Sam Lipsyte, Demande et tu recevras

« Demande et tu recevras ». Non, je ne le dis pas pour toi, je me préserve. Il s’agit tout bonnement du titre d’un roman américain traduit en français. The Ask, que ça s’intitule dans sa forme originale. L’auteur, Sam Lipsyte. Une librairie – mon Archipel des Mots, à Vannes -, un conseil judicieux de Joss la passionnée, la passionnante, une découverte. J’en ai été secoué, c’est te dire. Sur le plan de l’action, rien de particulier à signaler. On est dans le monde des ratés. Eh oui, ça existe, plus qu’on ne l’imagine. Peut-être qu’au fond on ne s’en doute pas. Mais à bien y réfléchir, nos vies ne comportent-elles pas des pages sous le signe de la grisaille ? Sam Lipsyte a l’ingéniosité de nous faire pénétrer dans l’intimité d’un de ces types qui nous dérangent parce qu’il y a toujours une part de soi-même qui traînaille quelque part. Sa force réside dans une écriture intense, décapante, nourrie d’humour et de noirceur. Les trouvailles foisonnent dans le rendu des ressentis. On est dans l’analyse permanente, en même temps que le narrateur, le personnage principal. Il travaille dans une université privée minable – terrible association de mots, de maux -, à un poste peu glorieux de chasseur de mécènes. Pour couronner le tout, il s’en sort mal. Quant à sa vie de couple, elle est plutôt dans l’ordinaire de la médiocrité. Peu reluisant tout ça, mais terriblement humain. 
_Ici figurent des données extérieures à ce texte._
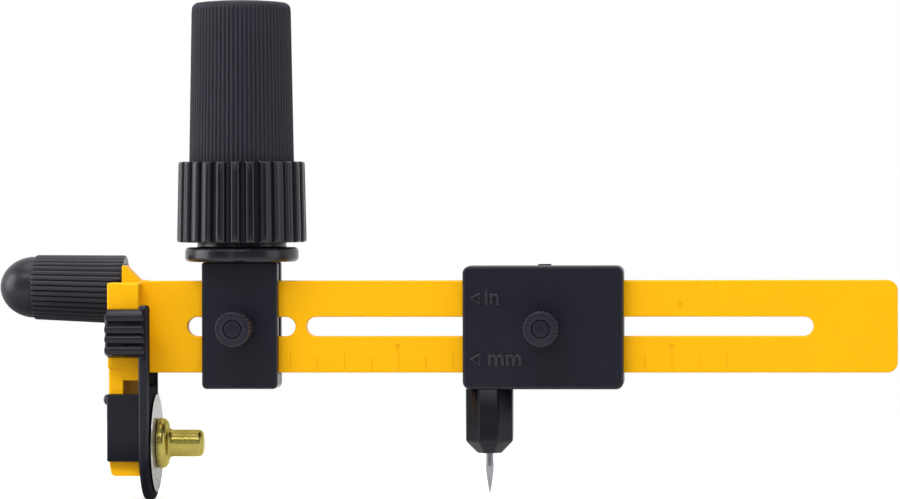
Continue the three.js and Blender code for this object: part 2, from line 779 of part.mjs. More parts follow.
function makeHolder() {
  const outline = () => roundedRectangle(holderLeft, holderRight, holderBottom, holderTop, holderEdge);
  let frontPlate = alongY(outline(), holderFace, plateBack);
  frontPlate = frontPlate.subtract(block(holderLeft - overrun, holderRight + overrun, plateFront,
    plateBack + overrun, -armTop - holderSill, holderTop + overrun));
  let backPlate = alongY(outline(), plateBack + seatGap / 2, holderRear);
  frontPlate = frontPlate.subtract(clampHole(holderCentre, holderFace, holderBackPlate));
  backPlate = backPlate.subtract(clampHole(holderCentre, holderFace, holderBackPlate))
    .subtract(nutPocket(holderCentre, holderBackPlate));
  const screwEnd = plateFront - plateScrewInFront;
  for (const z of holderScrewHeights) {
    frontPlate = frontPlate.subtract(plateScrewHole(holderCentre, z, holderRear, screwEnd));
    backPlate = backPlate.subtract(plateScrewHole(holderCentre, z, holderRear, screwEnd));
  }
  addPiece('holder_front', frontPlate, blackPlastic);
  addPiece('holder_back', backPlate, blackPlastic);
  holderScrewHeights.forEach((z, i) => {
    addPiece(`holder_screw_${i + 1}`, plateScrew(holderCentre, z, holderRear, screwEnd), turnedSteel);
  });
  makeClamp('holder', holderCentre, holderFace, holderBackPlate);
}

function makeFlange() {
  const base = holderTop + seatGap / 2;
  const top = base + flangeThickness;
  const neckTop = top + neckHeight;
  const bottomEdge = quarter([flangeRadius - flangeEdge, base + flangeEdge], flangeEdge, -Math.PI / 2, 0,
    edgeSteps);
  const topEdge = quarter([flangeRadius - flangeEdge, top - flangeEdge], flangeEdge, 0, Math.PI / 2,
    edgeSteps);
  const disc = [[0, base], ...bottomEdge, ...topEdge, [neckRadius, top], [neckRadius, neckTop], [0, neckTop]];
  let flange = onZ(turned(disc, largeSides), holderCentre, midY);
  const tongueLow = armTop + holderSill;
  flange = flange.add(block(holderCentre - tongueWidth / 2, holderCentre + tongueWidth / 2,
    plateFront + slideGap, plateBack - slideGap, tongueLow, base + flangeThickness / 2));
  const bore = turned(rod(spindleRadius + seatGap, base + flangeEdge - seatGap, neckTop + overrun),
    middleSides);
  const screwHole = plateScrewHole(holderCentre, holderScrewHeights[0], holderRear, plateFront - overrun);
  flange = flange.subtract(onZ(bore, holderCentre, midY)).subtract(screwHole);
  addPiece('grip_flange', flange, glossBlack);
}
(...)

Tu peux imaginer que la lecture d’un tel roman puisse devenir rébarbative, déprimante. Mais non. Tu te laisses vite prendre au jeu des pages qui s’enchaînent sans que tu puisses t’en défaire. Une telle écriture n’a aucune innocuité, bien au contraire. Le risque est que tu en deviennes accro. Je dois t’avouer que j’ai un faible pour les syntaxes déjantées. « L’Amérique n’était plus qu’une vieille mère maquerelle en fin de vie ». Ainsi débute le récit. Le ton est donné.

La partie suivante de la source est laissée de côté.